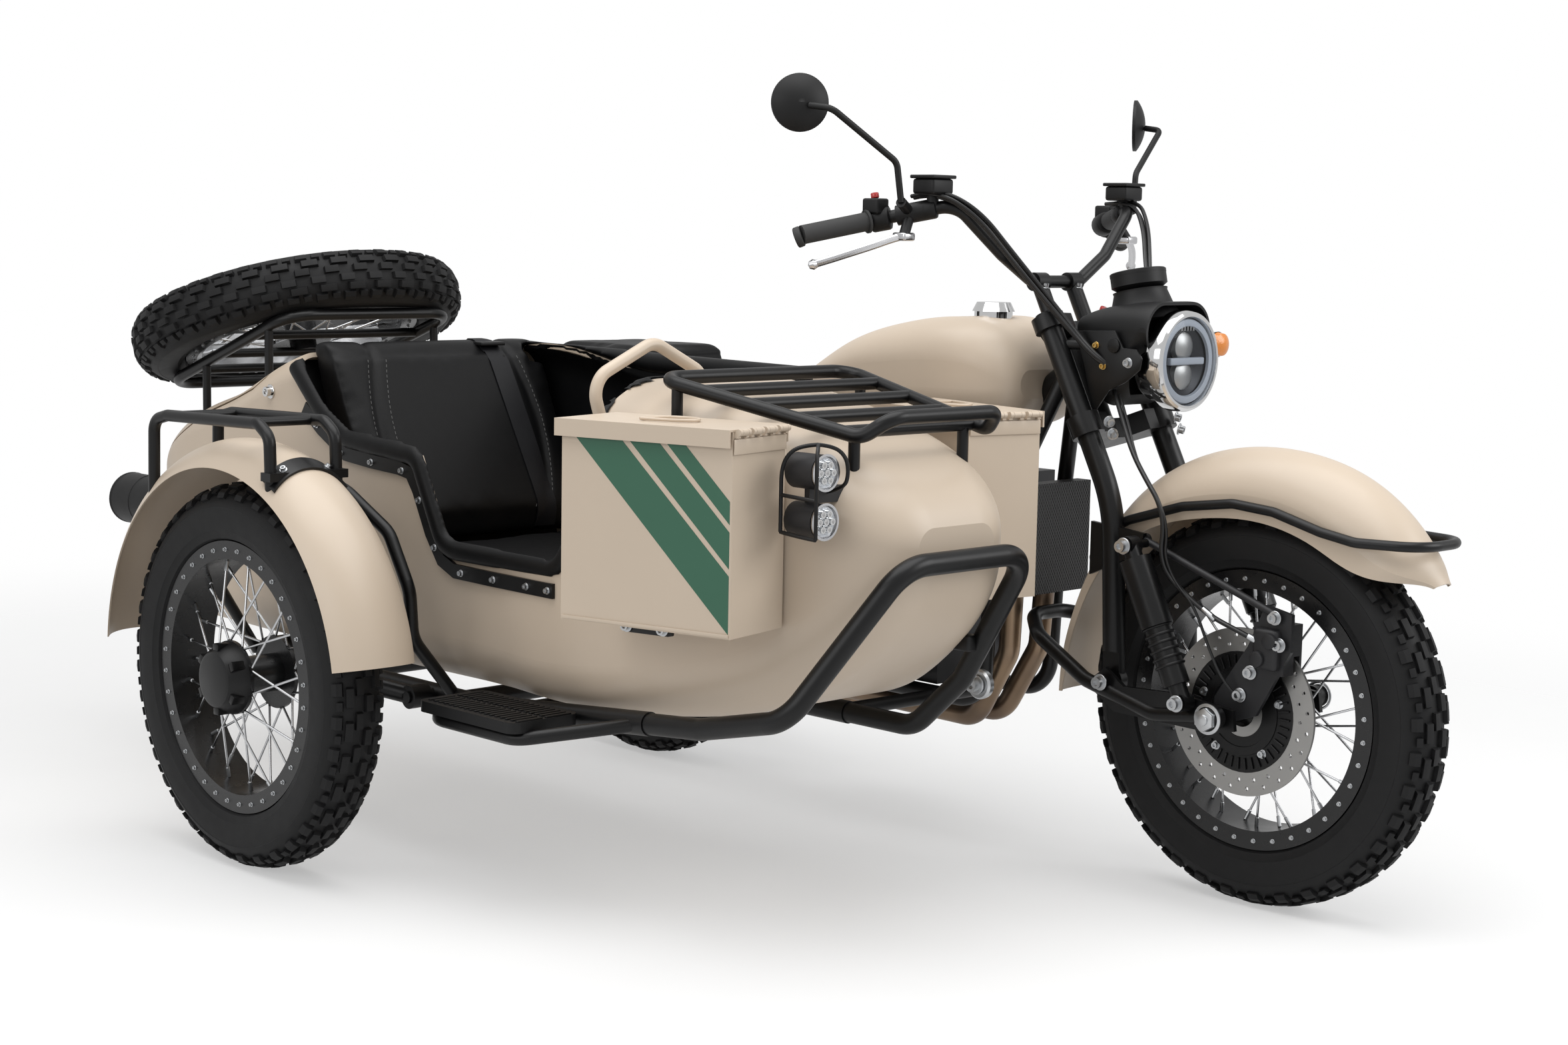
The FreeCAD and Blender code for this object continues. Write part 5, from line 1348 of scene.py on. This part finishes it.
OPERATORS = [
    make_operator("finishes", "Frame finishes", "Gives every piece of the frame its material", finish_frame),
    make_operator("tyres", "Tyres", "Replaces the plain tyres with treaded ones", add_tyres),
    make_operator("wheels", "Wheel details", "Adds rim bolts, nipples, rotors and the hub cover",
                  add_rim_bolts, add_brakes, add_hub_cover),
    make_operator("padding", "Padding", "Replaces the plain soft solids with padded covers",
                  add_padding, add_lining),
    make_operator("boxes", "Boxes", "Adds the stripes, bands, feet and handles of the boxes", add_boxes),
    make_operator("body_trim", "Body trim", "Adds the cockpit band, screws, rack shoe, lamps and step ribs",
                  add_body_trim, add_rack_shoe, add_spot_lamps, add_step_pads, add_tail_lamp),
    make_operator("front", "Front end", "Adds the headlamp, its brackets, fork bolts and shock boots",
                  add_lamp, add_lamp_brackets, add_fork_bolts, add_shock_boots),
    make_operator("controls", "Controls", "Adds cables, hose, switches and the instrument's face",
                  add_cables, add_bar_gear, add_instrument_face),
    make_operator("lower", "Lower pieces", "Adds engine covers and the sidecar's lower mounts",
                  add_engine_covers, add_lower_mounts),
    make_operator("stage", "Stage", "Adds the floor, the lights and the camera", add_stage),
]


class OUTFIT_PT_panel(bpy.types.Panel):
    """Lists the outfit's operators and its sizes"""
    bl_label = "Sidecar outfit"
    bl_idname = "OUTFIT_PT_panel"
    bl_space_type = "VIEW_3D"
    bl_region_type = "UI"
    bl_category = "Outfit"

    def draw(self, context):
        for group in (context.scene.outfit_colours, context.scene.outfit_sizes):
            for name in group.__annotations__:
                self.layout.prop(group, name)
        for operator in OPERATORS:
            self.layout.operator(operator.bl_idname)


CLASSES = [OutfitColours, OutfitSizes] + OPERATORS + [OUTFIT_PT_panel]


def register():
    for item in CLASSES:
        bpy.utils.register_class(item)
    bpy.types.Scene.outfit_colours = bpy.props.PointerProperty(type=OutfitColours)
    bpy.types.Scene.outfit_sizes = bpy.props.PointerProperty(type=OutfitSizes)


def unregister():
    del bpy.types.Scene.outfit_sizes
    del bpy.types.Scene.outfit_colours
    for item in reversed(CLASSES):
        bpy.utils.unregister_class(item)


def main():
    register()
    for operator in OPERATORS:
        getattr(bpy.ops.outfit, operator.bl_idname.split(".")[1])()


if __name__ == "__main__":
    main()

» PROMPT: Reproduce the material in full, with no word added or dropped.

» RESULT FOR THIS EXERCISE:
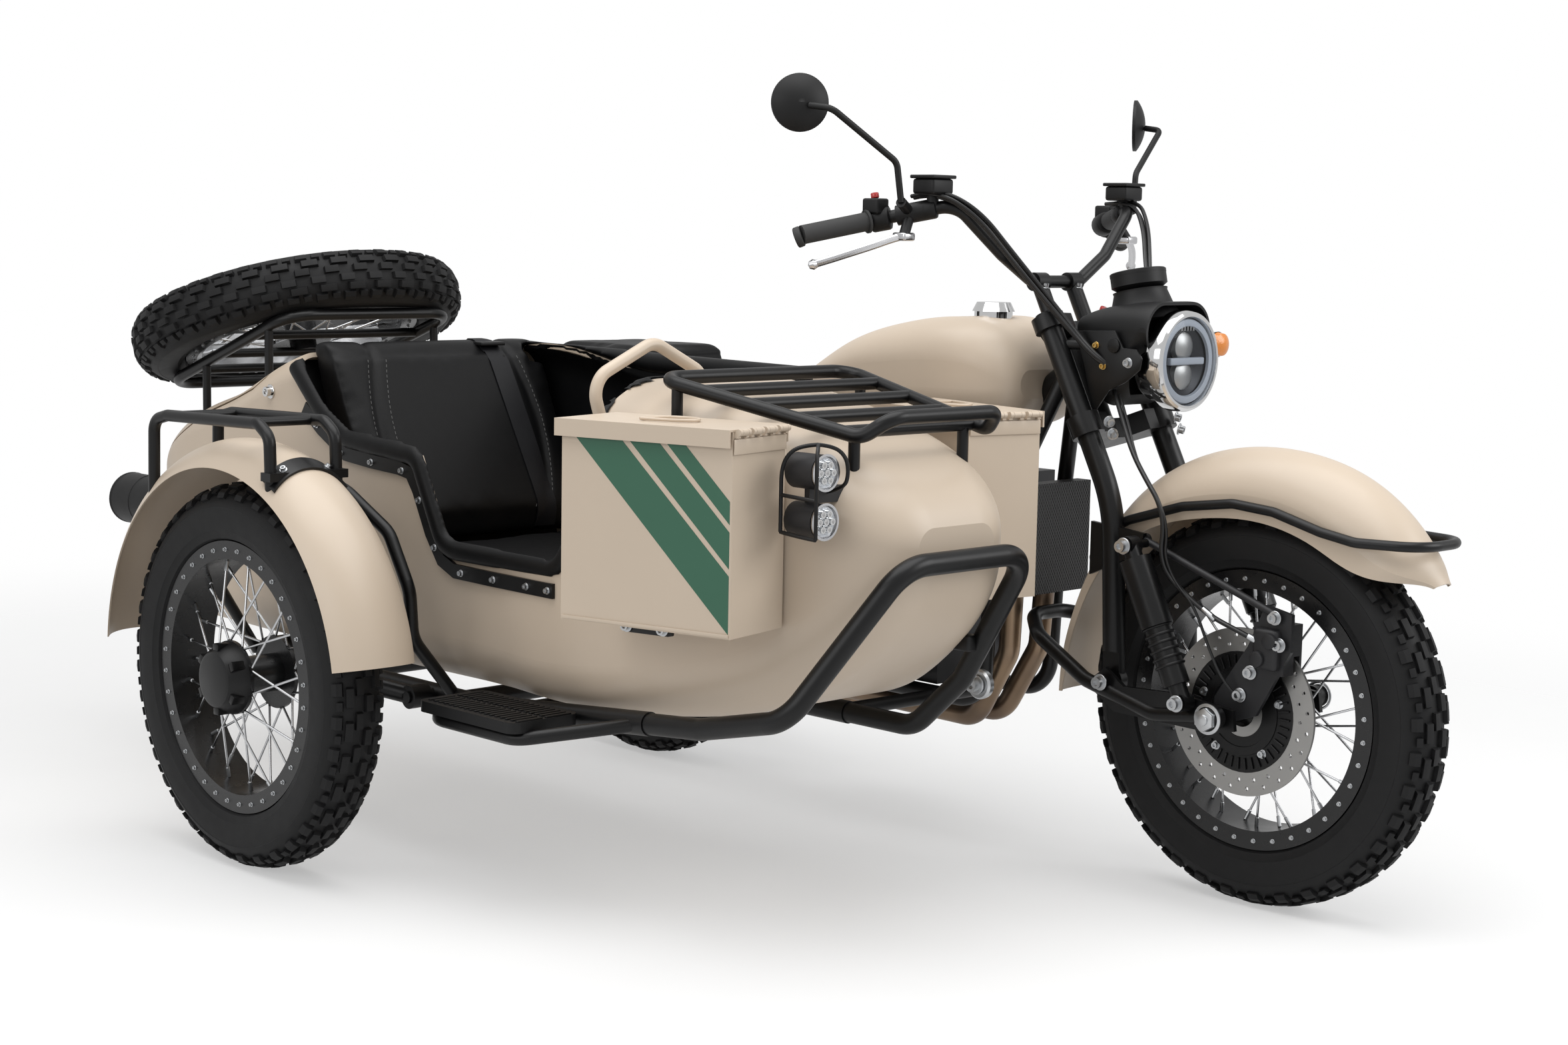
The FreeCAD and Blender code for this object continues. Write part 5, from line 1348 of scene.py on. This part finishes it.
OPERATORS = [
    make_operator("finishes", "Frame finishes", "Gives every piece of the frame its material", finish_frame),
    make_operator("tyres", "Tyres", "Replaces the plain tyres with treaded ones", add_tyres),
    make_operator("wheels", "Wheel details", "Adds rim bolts, nipples, rotors and the hub cover",
                  add_rim_bolts, add_brakes, add_hub_cover),
    make_operator("padding", "Padding", "Replaces the plain soft solids with padded covers",
                  add_padding, add_lining),
    make_operator("boxes", "Boxes", "Adds the stripes, bands, feet and handles of the boxes", add_boxes),
    make_operator("body_trim", "Body trim", "Adds the cockpit band, screws, rack shoe, lamps and step ribs",
                  add_body_trim, add_rack_shoe, add_spot_lamps, add_step_pads, add_tail_lamp),
    make_operator("front", "Front end", "Adds the headlamp, its brackets, fork bolts and shock boots",
                  add_lamp, add_lamp_brackets, add_fork_bolts, add_shock_boots),
    make_operator("controls", "Controls", "Adds cables, hose, switches and the instrument's face",
                  add_cables, add_bar_gear, add_instrument_face),
    make_operator("lower", "Lower pieces", "Adds engine covers and the sidecar's lower mounts",
                  add_engine_covers, add_lower_mounts),
    make_operator("stage", "Stage", "Adds the floor, the lights and the camera", add_stage),
]


class OUTFIT_PT_panel(bpy.types.Panel):
    """Lists the outfit's operators and its sizes"""
    bl_label = "Sidecar outfit"
    bl_idname = "OUTFIT_PT_panel"
    bl_space_type = "VIEW_3D"
    bl_region_type = "UI"
    bl_category = "Outfit"

    def draw(self, context):
        for group in (context.scene.outfit_colours, context.scene.outfit_sizes):
            for name in group.__annotations__:
                self.layout.prop(group, name)
        for operator in OPERATORS:
            self.layout.operator(operator.bl_idname)


CLASSES = [OutfitColours, OutfitSizes] + OPERATORS + [OUTFIT_PT_panel]


def register():
    for item in CLASSES:
        bpy.utils.register_class(item)
    bpy.types.Scene.outfit_colours = bpy.props.PointerProperty(type=OutfitColours)
    bpy.types.Scene.outfit_sizes = bpy.props.PointerProperty(type=OutfitSizes)


def unregister():
    del bpy.types.Scene.outfit_sizes
    del bpy.types.Scene.outfit_colours
    for item in reversed(CLASSES):
        bpy.utils.unregister_class(item)


def main():
    register()
    for operator in OPERATORS:
        getattr(bpy.ops.outfit, operator.bl_idname.split(".")[1])()


if __name__ == "__main__":
    main()